Pour Kleist, la marionnette est absolument soumise aux lois de la mécanique, évite le caractère unilatéral de l’individualité humaine, obéit tout à fait aux souhaits du montreur, de sorte qu’elle est l’interprète parfait. Elle possède, sur le danseur ou l’acteur, l’avantage de  « ne jamais trembler ». Son « âme » ne cesse de se trouver « au cœur du mouvement » et le manipulateur n’a « rien d’autre en son pouvoir ». Tous les membres sont « ce qu’ils doivent être, morts, de purs pendules, et suivent la stricte loi de la pesanteur ». Étant donné que, dans la marionnette, l’âme et le mouvement des membres sont un, la marionnette est pour Kleist le « symbole de la nature humaine idéale ». Quand Kleist écrit que l’acteur (le danseur) « fait des manières », il entend que ce dernier n’est conscient ni de sa propre personnalité ni de son propre corps. D’une part, Kleist pose la question de la théâtralité idéale. Seule la marionnette serait susceptible de représenter cette théâtralité, car elle ne dispose d’aucune vie extra-théâtrale. D’autre part, on peut voir ici la mise en jeu par Kleist de l’acception philosophique du « charme » et de la « grâce ».

À la différence de Schiller dans son essai Über Anmut und Würde (Du charme et de la grâce, 1793), ces concepts ne sont plus pour Kleist de pures catégories morales. Ils conquièrent une justification esthétique comme qualité inconsciente, que Kleist projette dans sa marionnette, dans la mesure où celle-ci, en tant que personnage artiste, ne dispose d’aucune conscience réflexive.

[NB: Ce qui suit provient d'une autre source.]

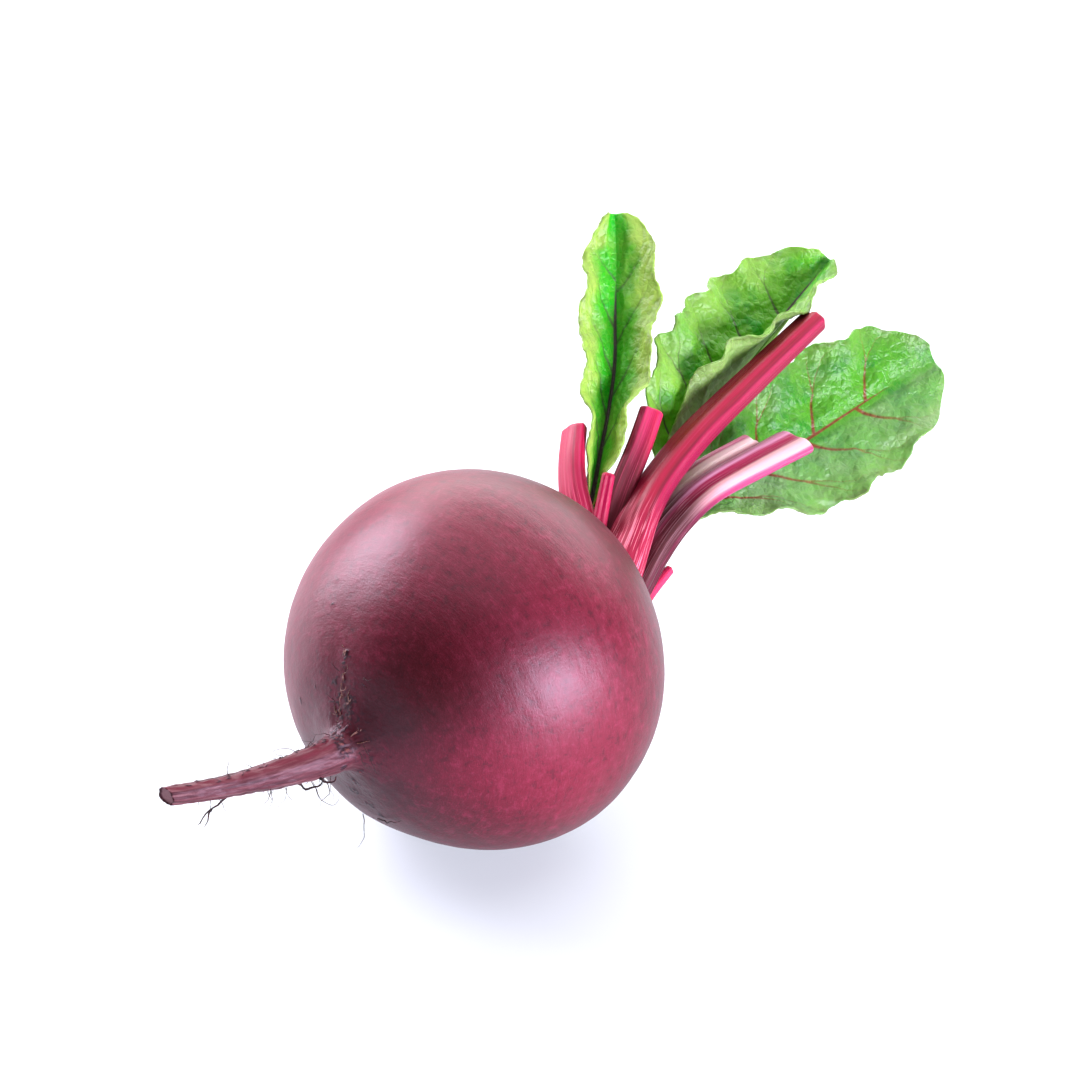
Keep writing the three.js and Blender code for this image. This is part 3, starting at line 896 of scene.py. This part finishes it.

C’est pourquoi Kleist formule le théorème suivant : « Un mannequin mécanique est susceptible de renfermer plus de charme que l’édifice du corps humain. »

La comparaison entre les qualités esthétiques d’un interprète vivant et celles d’un interprète de bois n’a cessé, depuis le romantisme, d’être utilisée pour affirmer l’art de la marionnette comme genre à part entière. Aujourd’hui, le théorème de Kleist revêt des significations philosophiques, théologiques, liées à l’histoire de l’art comme à l’histoire des genres.